Post-traumatic stress disorder and depression among Syrian refugees residing in the Kurdistan region of Iraq
Mahmood et al., Conflict and Health (2019) 13:51
Background: Since the Syrian civil war began in March 2011, more than half of the Syrian population was forced to escape from their homes, and more than 5 million of them fled their country. The aim of the present study is to estimate the psychological consequences of this conflict among the refugee population who fled to Iraq.
Method: In 2017, a team of locally trained psychologists and social workers interviewed 494 married couples (988 individuals) who were Syrian Kurdish refugees in the Kurdistan Region of Iraq.
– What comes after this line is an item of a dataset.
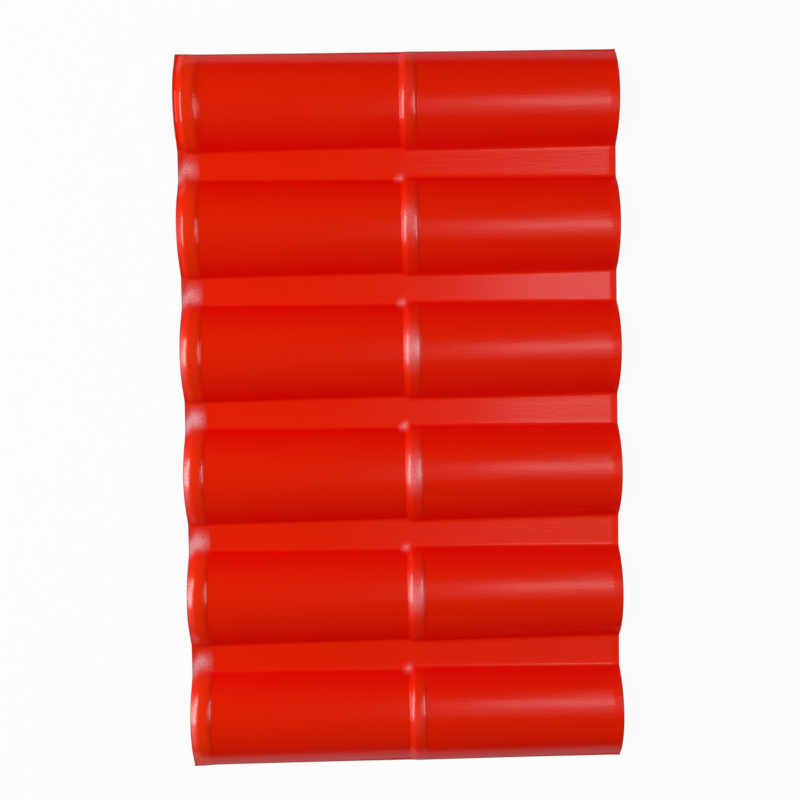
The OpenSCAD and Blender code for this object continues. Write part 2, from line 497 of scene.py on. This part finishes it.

Validated Kurdish Kurmanji and Arabic versions of post-traumatic stress disorder (PTSD) Checklist for DSM-5 and depression section of Hopkins Symptom Checklist-25 were used for assessing PTSD and depression symptoms.
Results: Almost all of the participants (98.5%) had experienced at least one traumatic event and 86.3% of them experienced three or more traumatic event types. The prevalence of probable PTSD was about 60%. Gender, length of time in the camp, area in which participants were grown up, and the number of traumatic event types were significant predictors for the presence of PTSD symptoms. Approximately the same rate of participants (59.4%) experienced probable depression, which was associated with gender, age, time spent in the camp, and the number of traumatic event types.
Conclusion: PTSD and depression are prevalent among refugees exposed to traumatic events, and various variables play important roles. The pattern of risk factors in this population is consistent with findings from war-affected populations in other regions and should be considered for intervention within this population and more broadly.